▸ Exercise prompt
For this exercise, return only the lines from the line containing "foot = COLUMN_PROFILE[-1].z" through the line containing "obj.parent = empty", both ends included, exactly as they are.

▸ Source excerpt
******
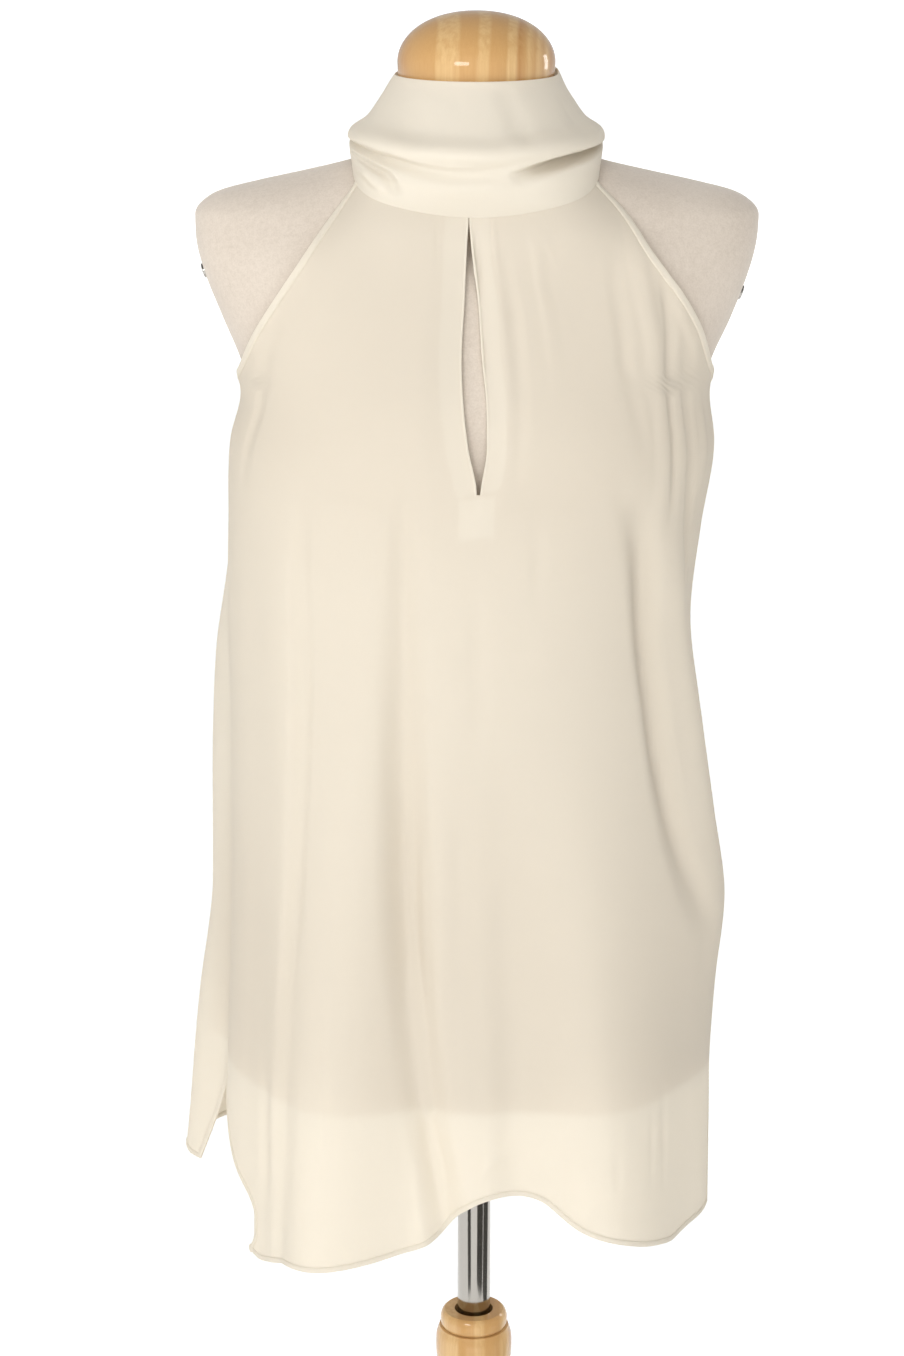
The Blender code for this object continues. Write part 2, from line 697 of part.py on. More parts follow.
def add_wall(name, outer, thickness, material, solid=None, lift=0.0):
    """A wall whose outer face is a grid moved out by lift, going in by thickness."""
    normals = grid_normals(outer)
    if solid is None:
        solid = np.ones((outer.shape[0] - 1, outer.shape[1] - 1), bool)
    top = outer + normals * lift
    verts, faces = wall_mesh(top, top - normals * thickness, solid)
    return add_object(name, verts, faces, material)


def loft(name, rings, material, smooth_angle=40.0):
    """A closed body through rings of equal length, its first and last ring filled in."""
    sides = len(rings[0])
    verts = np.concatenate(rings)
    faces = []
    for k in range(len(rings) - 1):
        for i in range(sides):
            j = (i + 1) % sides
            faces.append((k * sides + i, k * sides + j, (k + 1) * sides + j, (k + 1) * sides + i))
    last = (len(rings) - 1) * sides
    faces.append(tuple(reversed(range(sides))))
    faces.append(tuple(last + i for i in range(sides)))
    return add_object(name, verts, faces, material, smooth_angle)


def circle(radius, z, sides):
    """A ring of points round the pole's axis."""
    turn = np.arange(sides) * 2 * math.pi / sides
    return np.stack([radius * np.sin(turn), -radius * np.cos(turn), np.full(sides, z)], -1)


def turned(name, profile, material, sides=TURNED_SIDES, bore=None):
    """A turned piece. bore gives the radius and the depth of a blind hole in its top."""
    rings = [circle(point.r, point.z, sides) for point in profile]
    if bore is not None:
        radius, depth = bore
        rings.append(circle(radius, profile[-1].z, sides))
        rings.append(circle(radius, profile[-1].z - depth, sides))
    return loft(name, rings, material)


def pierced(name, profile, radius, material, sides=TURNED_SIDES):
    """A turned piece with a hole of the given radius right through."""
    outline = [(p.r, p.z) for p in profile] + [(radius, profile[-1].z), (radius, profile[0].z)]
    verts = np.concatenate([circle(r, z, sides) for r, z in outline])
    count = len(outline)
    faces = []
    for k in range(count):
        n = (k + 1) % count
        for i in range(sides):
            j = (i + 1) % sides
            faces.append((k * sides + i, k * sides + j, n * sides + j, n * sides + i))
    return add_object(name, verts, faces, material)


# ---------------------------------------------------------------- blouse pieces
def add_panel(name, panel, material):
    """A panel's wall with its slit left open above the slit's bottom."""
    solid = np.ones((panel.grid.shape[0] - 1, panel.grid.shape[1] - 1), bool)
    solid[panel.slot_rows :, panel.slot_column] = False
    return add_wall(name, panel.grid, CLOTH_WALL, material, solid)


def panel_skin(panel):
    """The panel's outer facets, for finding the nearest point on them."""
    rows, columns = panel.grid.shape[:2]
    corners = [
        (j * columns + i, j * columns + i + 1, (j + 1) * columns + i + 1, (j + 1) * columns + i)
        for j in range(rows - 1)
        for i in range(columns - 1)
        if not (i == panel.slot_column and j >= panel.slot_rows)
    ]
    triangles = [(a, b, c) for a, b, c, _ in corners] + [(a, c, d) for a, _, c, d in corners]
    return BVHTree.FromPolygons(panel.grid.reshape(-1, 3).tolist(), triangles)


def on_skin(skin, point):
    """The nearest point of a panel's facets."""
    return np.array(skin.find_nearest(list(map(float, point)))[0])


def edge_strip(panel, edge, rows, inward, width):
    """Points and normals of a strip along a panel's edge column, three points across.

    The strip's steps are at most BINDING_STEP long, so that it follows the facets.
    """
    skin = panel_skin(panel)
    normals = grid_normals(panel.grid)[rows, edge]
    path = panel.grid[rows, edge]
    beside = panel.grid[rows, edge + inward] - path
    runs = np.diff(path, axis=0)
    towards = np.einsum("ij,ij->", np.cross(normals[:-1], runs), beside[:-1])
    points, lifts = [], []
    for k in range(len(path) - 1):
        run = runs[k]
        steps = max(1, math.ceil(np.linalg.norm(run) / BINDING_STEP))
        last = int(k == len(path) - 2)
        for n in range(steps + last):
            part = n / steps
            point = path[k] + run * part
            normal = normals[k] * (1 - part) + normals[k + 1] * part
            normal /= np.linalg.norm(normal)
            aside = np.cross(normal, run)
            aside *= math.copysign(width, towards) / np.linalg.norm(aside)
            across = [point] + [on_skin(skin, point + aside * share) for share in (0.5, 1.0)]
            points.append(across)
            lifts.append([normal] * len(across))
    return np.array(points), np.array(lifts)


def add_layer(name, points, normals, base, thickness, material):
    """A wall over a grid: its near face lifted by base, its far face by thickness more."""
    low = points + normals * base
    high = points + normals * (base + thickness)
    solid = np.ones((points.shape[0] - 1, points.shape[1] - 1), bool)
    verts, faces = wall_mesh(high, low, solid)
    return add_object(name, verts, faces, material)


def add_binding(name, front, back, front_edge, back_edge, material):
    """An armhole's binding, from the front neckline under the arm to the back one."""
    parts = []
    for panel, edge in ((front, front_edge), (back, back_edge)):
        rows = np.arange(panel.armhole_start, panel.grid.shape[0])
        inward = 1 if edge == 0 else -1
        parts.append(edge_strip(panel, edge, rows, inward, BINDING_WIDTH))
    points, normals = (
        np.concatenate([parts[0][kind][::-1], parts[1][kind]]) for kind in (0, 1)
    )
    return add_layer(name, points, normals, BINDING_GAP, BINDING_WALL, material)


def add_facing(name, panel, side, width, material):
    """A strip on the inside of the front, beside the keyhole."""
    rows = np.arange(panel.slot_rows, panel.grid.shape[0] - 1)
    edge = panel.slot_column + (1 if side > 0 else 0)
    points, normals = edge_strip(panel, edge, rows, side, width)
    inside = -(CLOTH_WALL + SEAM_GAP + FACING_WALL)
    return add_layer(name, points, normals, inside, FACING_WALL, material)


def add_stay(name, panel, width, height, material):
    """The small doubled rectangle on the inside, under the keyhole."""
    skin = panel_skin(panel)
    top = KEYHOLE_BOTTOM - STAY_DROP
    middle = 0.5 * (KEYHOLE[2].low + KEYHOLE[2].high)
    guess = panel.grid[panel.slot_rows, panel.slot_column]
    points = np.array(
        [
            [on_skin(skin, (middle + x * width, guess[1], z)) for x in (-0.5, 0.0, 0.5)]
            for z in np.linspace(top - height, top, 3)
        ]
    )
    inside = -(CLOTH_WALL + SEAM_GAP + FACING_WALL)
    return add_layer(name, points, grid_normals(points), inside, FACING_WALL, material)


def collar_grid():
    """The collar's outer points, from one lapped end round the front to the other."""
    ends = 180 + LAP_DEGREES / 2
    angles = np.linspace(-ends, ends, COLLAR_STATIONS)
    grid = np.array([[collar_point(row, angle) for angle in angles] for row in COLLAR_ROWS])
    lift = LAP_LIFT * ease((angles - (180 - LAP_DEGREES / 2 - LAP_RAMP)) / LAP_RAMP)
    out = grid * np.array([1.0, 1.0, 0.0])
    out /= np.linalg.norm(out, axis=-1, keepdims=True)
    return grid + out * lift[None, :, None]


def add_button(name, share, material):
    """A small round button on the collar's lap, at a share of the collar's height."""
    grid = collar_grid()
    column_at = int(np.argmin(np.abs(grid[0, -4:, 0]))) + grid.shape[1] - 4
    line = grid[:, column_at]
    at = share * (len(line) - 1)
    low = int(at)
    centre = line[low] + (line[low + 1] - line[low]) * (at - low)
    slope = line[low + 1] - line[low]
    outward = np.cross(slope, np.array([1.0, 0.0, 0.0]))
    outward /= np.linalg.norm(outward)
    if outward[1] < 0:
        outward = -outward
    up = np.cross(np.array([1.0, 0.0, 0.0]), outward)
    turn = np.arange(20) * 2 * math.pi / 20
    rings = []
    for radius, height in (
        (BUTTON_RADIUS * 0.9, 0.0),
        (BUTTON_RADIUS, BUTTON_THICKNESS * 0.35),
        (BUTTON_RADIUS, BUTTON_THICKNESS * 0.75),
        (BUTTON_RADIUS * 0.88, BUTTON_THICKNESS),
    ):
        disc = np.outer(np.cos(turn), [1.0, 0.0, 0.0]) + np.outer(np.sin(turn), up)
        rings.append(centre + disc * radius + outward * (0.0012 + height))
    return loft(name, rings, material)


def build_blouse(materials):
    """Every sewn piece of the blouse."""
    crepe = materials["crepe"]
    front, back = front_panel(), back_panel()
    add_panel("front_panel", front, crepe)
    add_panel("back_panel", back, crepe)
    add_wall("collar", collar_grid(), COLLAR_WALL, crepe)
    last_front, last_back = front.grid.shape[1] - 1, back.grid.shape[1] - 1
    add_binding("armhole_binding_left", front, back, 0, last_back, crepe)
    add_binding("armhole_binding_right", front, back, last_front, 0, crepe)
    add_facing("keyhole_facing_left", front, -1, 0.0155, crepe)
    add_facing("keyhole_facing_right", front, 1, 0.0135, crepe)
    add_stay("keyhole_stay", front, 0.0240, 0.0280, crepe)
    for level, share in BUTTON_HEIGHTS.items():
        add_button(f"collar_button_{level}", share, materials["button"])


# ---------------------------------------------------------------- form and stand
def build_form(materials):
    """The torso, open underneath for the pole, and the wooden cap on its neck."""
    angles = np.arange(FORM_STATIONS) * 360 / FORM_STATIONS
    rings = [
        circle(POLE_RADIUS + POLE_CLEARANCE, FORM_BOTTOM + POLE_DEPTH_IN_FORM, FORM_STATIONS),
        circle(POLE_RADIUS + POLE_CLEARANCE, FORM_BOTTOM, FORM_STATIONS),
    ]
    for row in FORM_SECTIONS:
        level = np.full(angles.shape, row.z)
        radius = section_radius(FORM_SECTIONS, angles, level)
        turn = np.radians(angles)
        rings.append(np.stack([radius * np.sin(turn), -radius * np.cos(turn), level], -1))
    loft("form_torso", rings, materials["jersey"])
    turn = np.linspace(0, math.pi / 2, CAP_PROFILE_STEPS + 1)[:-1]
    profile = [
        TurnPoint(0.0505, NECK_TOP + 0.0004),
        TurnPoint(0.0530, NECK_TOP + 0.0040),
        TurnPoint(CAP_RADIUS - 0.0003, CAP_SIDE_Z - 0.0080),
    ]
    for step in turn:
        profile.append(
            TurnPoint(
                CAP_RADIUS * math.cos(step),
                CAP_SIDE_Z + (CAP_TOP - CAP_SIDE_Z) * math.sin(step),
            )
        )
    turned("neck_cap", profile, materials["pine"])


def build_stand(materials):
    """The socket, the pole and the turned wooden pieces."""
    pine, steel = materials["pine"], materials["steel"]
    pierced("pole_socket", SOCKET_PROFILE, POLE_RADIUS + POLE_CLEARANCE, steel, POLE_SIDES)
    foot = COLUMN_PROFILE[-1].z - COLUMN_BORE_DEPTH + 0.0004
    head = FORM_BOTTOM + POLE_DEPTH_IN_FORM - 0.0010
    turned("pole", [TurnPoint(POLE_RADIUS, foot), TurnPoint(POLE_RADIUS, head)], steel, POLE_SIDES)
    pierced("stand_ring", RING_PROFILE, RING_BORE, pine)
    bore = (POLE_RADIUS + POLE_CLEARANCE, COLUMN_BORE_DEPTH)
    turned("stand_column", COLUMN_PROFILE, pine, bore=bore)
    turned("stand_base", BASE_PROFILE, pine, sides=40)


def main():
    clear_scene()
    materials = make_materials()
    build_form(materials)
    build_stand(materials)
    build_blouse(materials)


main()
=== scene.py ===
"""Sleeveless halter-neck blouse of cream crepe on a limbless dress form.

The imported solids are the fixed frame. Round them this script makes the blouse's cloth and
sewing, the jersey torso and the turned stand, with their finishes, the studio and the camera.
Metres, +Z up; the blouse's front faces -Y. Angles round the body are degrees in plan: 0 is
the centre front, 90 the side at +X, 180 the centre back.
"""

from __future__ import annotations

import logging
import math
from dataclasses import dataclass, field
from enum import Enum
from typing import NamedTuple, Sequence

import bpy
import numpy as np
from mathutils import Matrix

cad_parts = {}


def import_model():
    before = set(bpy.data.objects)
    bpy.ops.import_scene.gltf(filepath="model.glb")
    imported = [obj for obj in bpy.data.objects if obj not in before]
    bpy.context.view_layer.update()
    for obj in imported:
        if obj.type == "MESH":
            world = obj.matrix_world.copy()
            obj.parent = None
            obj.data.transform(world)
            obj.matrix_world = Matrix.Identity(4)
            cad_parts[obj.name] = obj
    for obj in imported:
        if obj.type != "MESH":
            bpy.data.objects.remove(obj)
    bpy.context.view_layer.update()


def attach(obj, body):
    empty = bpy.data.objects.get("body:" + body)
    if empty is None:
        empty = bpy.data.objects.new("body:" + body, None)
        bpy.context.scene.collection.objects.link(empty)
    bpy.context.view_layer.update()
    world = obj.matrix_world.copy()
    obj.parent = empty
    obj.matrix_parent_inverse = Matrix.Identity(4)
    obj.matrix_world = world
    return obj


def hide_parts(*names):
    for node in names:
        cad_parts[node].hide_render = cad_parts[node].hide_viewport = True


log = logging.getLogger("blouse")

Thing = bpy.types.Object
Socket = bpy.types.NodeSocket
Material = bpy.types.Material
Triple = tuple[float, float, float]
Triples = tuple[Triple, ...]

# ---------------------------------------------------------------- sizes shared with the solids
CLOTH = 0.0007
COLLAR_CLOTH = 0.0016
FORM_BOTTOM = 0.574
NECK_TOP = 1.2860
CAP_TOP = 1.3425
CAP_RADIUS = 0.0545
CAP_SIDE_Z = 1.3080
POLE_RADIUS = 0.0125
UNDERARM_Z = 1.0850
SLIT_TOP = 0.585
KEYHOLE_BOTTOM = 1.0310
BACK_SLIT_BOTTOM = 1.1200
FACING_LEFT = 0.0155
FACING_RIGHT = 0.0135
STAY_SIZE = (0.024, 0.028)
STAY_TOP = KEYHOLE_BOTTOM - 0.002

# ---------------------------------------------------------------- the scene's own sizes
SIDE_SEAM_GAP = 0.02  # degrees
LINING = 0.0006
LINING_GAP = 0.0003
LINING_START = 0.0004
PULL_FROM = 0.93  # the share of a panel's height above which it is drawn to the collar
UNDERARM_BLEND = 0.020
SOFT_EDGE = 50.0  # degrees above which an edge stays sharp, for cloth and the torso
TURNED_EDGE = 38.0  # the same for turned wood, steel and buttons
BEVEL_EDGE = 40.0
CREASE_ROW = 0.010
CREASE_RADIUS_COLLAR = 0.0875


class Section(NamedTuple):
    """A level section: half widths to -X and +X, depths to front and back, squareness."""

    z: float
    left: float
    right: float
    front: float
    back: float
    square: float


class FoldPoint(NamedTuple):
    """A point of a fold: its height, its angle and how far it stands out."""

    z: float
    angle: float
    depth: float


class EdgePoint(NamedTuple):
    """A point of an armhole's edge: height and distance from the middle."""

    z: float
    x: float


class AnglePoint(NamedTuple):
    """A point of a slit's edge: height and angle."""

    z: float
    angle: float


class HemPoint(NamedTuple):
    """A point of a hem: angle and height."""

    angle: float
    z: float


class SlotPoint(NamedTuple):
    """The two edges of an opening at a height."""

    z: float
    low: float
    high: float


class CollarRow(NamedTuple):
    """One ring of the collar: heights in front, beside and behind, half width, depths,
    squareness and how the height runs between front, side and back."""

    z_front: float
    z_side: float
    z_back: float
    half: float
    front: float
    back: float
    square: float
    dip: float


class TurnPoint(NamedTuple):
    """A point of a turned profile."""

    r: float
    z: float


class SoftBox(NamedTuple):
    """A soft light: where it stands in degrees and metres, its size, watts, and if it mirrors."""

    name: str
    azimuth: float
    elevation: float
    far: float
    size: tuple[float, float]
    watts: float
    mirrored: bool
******
▸ The reply
    foot = COLUMN_PROFILE[-1].z - COLUMN_BORE_DEPTH + 0.0004
    head = FORM_BOTTOM + POLE_DEPTH_IN_FORM - 0.0010
    turned("pole", [TurnPoint(POLE_RADIUS, foot), TurnPoint(POLE_RADIUS, head)], steel, POLE_SIDES)
    pierced("stand_ring", RING_PROFILE, RING_BORE, pine)
    bore = (POLE_RADIUS + POLE_CLEARANCE, COLUMN_BORE_DEPTH)
    turned("stand_column", COLUMN_PROFILE, pine, bore=bore)
    turned("stand_base", BASE_PROFILE, pine, sides=40)


def main():
    clear_scene()
    materials = make_materials()
    build_form(materials)
    build_stand(materials)
    build_blouse(materials)


main()
=== scene.py ===
"""Sleeveless halter-neck blouse of cream crepe on a limbless dress form.

The imported solids are the fixed frame. Round them this script makes the blouse's cloth and
sewing, the jersey torso and the turned stand, with their finishes, the studio and the camera.
Metres, +Z up; the blouse's front faces -Y. Angles round the body are degrees in plan: 0 is
the centre front, 90 the side at +X, 180 the centre back.
"""

from __future__ import annotations

import logging
import math
from dataclasses import dataclass, field
from enum import Enum
from typing import NamedTuple, Sequence

import bpy
import numpy as np
from mathutils import Matrix

cad_parts = {}


def import_model():
    before = set(bpy.data.objects)
    bpy.ops.import_scene.gltf(filepath="model.glb")
    imported = [obj for obj in bpy.data.objects if obj not in before]
    bpy.context.view_layer.update()
    for obj in imported:
        if obj.type == "MESH":
            world = obj.matrix_world.copy()
            obj.parent = None
            obj.data.transform(world)
            obj.matrix_world = Matrix.Identity(4)
            cad_parts[obj.name] = obj
    for obj in imported:
        if obj.type != "MESH":
            bpy.data.objects.remove(obj)
    bpy.context.view_layer.update()


def attach(obj, body):
    empty = bpy.data.objects.get("body:" + body)
    if empty is None:
        empty = bpy.data.objects.new("body:" + body, None)
        bpy.context.scene.collection.objects.link(empty)
    bpy.context.view_layer.update()
    world = obj.matrix_world.copy()
    obj.parent = empty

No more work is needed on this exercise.